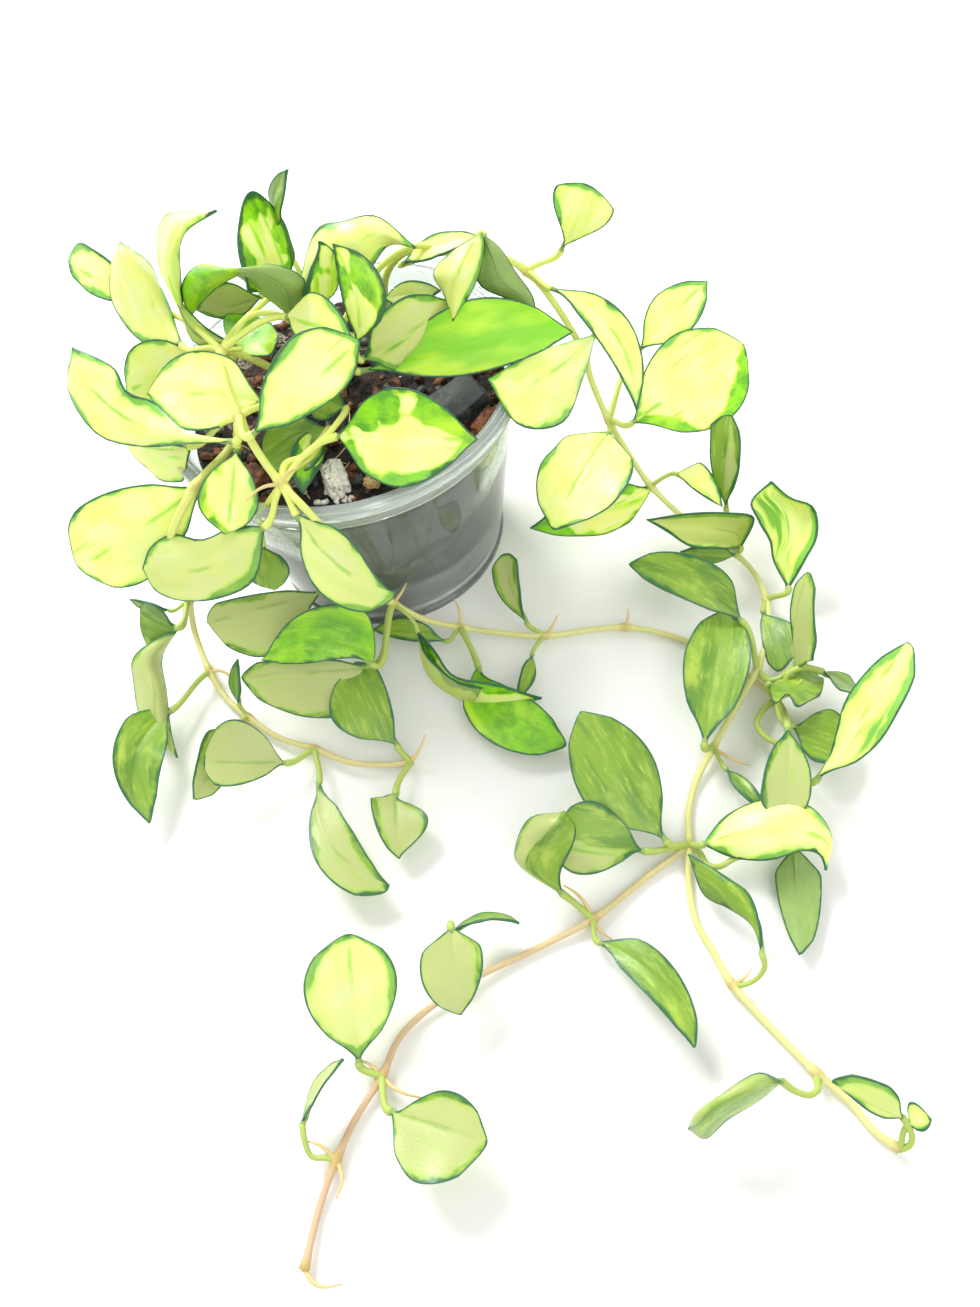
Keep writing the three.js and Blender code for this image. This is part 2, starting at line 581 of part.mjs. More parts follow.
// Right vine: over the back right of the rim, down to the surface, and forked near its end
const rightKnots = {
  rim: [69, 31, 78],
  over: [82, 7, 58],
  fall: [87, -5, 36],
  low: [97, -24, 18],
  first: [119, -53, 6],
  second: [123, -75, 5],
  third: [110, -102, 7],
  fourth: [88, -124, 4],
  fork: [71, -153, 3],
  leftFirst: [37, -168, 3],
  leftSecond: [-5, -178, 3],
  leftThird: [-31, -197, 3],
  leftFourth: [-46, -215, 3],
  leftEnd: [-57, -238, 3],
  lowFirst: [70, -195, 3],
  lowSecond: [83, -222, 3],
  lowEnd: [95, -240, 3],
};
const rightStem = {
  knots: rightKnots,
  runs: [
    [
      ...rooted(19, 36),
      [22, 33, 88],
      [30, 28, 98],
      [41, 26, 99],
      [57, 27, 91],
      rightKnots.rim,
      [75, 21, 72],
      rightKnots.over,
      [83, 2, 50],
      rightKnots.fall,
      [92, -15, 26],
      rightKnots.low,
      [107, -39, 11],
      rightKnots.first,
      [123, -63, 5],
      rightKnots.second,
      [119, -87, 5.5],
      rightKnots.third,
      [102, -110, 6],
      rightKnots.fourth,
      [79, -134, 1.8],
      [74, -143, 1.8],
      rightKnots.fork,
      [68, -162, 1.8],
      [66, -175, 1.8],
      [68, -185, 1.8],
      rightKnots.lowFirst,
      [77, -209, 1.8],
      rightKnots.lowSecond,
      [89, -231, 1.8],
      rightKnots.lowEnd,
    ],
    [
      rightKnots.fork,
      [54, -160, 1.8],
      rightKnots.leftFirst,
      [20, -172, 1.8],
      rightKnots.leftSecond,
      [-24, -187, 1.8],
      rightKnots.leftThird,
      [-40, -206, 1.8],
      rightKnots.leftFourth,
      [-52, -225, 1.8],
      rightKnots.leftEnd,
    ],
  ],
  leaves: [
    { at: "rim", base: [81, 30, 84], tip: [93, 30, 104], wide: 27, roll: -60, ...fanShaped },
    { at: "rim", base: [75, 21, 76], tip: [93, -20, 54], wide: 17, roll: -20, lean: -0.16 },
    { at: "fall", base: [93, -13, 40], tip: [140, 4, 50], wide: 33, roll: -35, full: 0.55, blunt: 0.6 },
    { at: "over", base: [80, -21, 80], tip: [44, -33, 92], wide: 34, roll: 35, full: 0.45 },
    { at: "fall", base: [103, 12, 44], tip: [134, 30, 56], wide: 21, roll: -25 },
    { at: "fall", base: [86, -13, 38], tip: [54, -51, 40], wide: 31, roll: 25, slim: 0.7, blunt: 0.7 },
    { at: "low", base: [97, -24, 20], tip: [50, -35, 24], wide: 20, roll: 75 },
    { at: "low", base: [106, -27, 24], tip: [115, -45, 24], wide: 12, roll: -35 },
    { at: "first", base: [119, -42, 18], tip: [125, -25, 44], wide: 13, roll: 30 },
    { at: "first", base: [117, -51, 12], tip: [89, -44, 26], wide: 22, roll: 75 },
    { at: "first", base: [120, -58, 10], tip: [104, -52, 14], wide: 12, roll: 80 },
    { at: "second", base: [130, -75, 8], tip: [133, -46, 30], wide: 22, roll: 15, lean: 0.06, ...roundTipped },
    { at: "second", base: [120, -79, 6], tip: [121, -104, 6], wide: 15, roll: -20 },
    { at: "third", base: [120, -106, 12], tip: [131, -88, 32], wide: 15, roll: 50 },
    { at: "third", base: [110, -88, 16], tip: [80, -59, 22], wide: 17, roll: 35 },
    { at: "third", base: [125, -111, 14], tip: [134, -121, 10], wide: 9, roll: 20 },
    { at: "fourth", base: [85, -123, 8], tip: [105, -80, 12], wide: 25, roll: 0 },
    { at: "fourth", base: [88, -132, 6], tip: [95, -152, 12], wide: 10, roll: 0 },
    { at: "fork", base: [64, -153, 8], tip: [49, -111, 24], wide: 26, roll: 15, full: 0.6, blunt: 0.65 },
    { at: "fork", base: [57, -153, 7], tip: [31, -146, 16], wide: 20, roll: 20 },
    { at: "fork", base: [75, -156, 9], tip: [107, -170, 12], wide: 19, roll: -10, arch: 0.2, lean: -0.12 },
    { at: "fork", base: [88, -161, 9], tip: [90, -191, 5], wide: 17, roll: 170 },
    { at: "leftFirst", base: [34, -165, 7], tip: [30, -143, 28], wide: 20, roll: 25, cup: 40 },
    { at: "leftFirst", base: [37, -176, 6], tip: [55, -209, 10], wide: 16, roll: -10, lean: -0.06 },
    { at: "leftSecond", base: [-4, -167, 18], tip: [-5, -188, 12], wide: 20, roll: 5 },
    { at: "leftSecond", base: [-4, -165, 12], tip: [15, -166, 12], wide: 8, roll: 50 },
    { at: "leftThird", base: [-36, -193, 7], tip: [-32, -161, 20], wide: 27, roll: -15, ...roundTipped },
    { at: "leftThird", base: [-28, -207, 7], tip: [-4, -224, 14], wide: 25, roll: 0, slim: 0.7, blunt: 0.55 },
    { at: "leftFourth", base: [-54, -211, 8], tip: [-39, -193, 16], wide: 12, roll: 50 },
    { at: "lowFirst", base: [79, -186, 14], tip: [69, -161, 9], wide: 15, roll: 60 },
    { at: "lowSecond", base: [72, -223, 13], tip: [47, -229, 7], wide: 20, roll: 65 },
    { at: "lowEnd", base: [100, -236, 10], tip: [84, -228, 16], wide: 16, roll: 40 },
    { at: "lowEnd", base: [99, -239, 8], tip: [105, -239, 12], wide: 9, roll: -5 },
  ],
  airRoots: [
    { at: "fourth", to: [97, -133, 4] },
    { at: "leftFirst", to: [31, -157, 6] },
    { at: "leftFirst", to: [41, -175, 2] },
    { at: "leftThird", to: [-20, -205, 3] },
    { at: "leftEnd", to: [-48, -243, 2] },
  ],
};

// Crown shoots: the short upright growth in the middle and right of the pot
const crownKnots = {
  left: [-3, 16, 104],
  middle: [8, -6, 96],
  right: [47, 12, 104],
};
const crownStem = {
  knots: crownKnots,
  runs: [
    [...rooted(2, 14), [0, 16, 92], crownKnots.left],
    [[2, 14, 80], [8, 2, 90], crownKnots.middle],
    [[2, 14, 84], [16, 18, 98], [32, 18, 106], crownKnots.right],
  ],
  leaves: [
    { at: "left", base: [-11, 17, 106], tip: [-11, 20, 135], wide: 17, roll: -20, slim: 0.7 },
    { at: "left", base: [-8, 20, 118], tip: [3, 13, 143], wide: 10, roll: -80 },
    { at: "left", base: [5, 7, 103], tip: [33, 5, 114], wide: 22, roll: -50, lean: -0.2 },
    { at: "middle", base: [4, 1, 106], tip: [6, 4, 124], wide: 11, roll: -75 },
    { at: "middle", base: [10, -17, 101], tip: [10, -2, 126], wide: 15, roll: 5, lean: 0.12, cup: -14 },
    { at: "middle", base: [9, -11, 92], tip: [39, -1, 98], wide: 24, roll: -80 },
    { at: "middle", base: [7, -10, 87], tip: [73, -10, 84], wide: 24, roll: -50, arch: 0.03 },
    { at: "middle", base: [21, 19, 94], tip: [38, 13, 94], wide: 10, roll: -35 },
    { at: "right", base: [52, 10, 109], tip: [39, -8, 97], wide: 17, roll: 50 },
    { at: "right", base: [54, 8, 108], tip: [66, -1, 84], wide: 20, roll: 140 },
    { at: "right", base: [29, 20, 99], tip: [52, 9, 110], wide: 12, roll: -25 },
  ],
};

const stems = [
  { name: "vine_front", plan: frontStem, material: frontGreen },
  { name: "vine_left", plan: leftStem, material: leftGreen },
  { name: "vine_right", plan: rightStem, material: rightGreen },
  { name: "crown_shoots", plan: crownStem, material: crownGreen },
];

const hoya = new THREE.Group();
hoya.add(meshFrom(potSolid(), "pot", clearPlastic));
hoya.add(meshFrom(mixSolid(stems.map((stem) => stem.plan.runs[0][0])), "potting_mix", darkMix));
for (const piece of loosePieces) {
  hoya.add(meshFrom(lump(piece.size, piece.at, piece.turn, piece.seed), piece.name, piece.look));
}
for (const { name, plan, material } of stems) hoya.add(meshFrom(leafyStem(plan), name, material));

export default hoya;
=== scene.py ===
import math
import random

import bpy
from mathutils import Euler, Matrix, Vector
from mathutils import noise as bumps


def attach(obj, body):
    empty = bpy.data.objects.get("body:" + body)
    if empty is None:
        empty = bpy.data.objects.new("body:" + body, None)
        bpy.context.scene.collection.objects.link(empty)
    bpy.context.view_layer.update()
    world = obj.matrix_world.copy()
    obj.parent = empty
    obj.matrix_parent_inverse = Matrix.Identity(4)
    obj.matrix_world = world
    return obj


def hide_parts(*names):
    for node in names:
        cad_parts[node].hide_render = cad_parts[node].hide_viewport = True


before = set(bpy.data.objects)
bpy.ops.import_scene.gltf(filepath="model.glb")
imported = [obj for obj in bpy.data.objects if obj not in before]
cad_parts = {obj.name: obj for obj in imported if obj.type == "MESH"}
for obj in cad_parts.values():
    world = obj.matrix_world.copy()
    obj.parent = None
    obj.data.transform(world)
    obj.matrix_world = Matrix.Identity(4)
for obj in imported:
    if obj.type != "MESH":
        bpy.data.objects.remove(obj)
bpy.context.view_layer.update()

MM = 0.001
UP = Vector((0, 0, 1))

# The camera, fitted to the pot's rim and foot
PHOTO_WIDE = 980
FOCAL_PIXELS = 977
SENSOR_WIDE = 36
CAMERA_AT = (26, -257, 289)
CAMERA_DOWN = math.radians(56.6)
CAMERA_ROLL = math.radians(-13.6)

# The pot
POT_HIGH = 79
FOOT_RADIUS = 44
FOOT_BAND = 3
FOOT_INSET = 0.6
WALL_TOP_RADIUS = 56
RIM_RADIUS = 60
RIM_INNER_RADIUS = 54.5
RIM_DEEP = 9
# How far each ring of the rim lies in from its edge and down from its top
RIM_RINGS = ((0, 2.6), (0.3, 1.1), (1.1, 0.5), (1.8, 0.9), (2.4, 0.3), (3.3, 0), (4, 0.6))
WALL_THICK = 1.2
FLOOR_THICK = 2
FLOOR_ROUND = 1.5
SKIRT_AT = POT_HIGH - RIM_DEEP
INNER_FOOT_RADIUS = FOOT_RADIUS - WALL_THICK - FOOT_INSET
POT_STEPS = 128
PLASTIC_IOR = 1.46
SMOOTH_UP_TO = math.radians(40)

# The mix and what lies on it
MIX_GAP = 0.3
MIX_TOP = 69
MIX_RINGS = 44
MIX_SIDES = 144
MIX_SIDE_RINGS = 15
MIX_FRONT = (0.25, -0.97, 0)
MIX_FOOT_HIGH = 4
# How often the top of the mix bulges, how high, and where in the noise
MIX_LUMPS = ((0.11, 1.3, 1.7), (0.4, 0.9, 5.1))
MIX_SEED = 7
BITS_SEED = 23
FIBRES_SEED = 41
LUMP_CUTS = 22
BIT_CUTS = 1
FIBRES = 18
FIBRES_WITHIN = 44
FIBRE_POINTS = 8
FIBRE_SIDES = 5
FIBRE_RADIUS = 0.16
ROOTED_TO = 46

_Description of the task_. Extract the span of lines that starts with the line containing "const hoya = new THREE.Group();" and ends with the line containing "cad_parts[node].hide_render = cad_parts[node].hide_viewport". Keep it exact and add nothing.

_Exercise response_.
const hoya = new THREE.Group();
hoya.add(meshFrom(potSolid(), "pot", clearPlastic));
hoya.add(meshFrom(mixSolid(stems.map((stem) => stem.plan.runs[0][0])), "potting_mix", darkMix));
for (const piece of loosePieces) {
  hoya.add(meshFrom(lump(piece.size, piece.at, piece.turn, piece.seed), piece.name, piece.look));
}
for (const { name, plan, material } of stems) hoya.add(meshFrom(leafyStem(plan), name, material));

export default hoya;
=== scene.py ===
import math
import random

import bpy
from mathutils import Euler, Matrix, Vector
from mathutils import noise as bumps


def attach(obj, body):
    empty = bpy.data.objects.get("body:" + body)
    if empty is None:
        empty = bpy.data.objects.new("body:" + body, None)
        bpy.context.scene.collection.objects.link(empty)
    bpy.context.view_layer.update()
    world = obj.matrix_world.copy()
    obj.parent = empty
    obj.matrix_parent_inverse = Matrix.Identity(4)
    obj.matrix_world = world
    return obj


def hide_parts(*names):
    for node in names:
        cad_parts[node].hide_render = cad_parts[node].hide_viewport = True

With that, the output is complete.